### OBJECTIVE
Scan the material that follows. Copy every line containing the word "from".

### DATASET EXTRACT

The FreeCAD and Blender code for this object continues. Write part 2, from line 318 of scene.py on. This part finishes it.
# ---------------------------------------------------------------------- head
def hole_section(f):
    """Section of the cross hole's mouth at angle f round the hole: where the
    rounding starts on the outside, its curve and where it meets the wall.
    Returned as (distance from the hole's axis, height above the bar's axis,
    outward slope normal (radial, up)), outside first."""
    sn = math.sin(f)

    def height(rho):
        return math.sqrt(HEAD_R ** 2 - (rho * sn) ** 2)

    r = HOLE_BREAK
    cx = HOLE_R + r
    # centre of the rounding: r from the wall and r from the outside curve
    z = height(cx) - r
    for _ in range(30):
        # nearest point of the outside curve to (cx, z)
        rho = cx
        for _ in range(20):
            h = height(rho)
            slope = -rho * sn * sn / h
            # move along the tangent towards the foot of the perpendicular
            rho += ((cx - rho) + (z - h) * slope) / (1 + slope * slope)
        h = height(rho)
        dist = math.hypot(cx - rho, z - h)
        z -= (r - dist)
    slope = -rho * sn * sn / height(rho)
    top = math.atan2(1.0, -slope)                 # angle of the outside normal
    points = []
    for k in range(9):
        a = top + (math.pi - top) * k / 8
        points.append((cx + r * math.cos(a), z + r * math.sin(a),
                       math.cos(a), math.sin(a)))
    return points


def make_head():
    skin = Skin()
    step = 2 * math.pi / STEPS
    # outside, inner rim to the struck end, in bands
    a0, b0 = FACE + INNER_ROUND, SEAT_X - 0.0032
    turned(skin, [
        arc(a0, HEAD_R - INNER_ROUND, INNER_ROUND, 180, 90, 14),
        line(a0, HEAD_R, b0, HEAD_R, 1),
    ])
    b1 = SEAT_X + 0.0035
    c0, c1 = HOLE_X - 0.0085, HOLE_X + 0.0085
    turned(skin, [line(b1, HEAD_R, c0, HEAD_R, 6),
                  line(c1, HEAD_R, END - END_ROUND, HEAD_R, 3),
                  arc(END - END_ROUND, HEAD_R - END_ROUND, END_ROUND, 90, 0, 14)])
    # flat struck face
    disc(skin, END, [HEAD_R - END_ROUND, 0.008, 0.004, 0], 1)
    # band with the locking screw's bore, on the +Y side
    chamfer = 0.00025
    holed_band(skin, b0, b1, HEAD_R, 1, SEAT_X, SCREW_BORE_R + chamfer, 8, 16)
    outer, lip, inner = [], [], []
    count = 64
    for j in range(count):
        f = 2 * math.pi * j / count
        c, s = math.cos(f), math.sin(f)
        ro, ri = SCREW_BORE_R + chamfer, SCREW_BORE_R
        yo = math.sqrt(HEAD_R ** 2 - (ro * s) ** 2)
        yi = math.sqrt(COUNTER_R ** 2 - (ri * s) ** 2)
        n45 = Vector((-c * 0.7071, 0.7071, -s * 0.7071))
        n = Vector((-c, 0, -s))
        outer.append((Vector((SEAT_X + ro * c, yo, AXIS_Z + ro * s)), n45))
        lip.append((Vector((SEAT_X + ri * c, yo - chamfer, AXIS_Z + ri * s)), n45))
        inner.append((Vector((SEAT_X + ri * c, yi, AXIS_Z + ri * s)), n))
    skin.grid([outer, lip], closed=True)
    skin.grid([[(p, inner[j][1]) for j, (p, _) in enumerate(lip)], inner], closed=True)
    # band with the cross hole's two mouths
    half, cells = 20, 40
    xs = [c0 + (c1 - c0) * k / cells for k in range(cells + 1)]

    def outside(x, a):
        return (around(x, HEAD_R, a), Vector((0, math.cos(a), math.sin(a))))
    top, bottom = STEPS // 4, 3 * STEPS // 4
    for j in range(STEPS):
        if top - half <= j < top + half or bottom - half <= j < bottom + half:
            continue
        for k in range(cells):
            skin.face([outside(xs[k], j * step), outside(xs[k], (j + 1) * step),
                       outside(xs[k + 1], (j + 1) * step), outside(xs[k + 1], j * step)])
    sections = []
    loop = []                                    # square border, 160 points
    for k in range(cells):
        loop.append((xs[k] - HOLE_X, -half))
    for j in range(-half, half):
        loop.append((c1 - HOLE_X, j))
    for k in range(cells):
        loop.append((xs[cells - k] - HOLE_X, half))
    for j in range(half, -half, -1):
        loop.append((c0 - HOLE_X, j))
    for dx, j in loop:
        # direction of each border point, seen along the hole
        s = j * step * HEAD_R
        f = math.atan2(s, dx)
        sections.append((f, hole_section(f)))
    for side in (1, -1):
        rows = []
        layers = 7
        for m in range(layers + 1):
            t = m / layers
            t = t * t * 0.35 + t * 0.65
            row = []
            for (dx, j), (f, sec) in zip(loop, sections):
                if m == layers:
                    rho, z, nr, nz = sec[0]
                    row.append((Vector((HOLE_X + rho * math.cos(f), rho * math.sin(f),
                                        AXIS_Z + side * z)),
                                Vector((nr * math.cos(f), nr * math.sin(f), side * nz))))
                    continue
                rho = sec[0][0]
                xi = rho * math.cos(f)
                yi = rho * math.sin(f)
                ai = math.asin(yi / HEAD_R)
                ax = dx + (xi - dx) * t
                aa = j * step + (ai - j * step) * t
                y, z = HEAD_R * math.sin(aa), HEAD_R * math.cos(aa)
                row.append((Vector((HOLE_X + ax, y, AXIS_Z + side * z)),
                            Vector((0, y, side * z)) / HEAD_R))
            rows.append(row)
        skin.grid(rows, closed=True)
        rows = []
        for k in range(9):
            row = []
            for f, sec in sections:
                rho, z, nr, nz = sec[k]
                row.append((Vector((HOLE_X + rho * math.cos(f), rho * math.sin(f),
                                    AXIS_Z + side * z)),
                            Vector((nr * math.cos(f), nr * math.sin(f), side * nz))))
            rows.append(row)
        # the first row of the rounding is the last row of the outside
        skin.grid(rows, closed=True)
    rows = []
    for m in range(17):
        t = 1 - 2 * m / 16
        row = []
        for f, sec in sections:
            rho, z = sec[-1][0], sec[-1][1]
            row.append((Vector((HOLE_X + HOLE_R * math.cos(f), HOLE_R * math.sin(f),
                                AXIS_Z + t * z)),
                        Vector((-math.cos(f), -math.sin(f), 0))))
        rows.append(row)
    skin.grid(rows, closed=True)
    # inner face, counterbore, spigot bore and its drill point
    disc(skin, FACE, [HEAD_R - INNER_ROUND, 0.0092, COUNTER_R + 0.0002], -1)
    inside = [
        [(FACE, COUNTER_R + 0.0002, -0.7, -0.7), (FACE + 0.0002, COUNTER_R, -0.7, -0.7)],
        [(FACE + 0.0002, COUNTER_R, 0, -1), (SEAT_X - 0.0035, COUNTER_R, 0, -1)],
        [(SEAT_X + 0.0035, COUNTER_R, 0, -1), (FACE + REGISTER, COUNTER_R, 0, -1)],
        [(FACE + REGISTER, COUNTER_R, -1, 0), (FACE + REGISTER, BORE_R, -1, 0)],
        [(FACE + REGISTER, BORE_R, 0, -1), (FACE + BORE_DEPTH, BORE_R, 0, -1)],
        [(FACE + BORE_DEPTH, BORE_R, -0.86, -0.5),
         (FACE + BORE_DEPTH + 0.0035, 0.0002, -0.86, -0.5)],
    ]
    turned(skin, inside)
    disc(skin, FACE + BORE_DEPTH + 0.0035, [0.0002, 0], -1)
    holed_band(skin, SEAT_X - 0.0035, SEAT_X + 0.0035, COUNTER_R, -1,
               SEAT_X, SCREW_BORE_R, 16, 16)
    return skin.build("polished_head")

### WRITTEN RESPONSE
The FreeCAD and Blender code for this object continues. Write part 2, from line 318 of scene.py on. This part finishes it.
    Returned as (distance from the hole's axis, height above the bar's axis,
    # centre of the rounding: r from the wall and r from the outside curve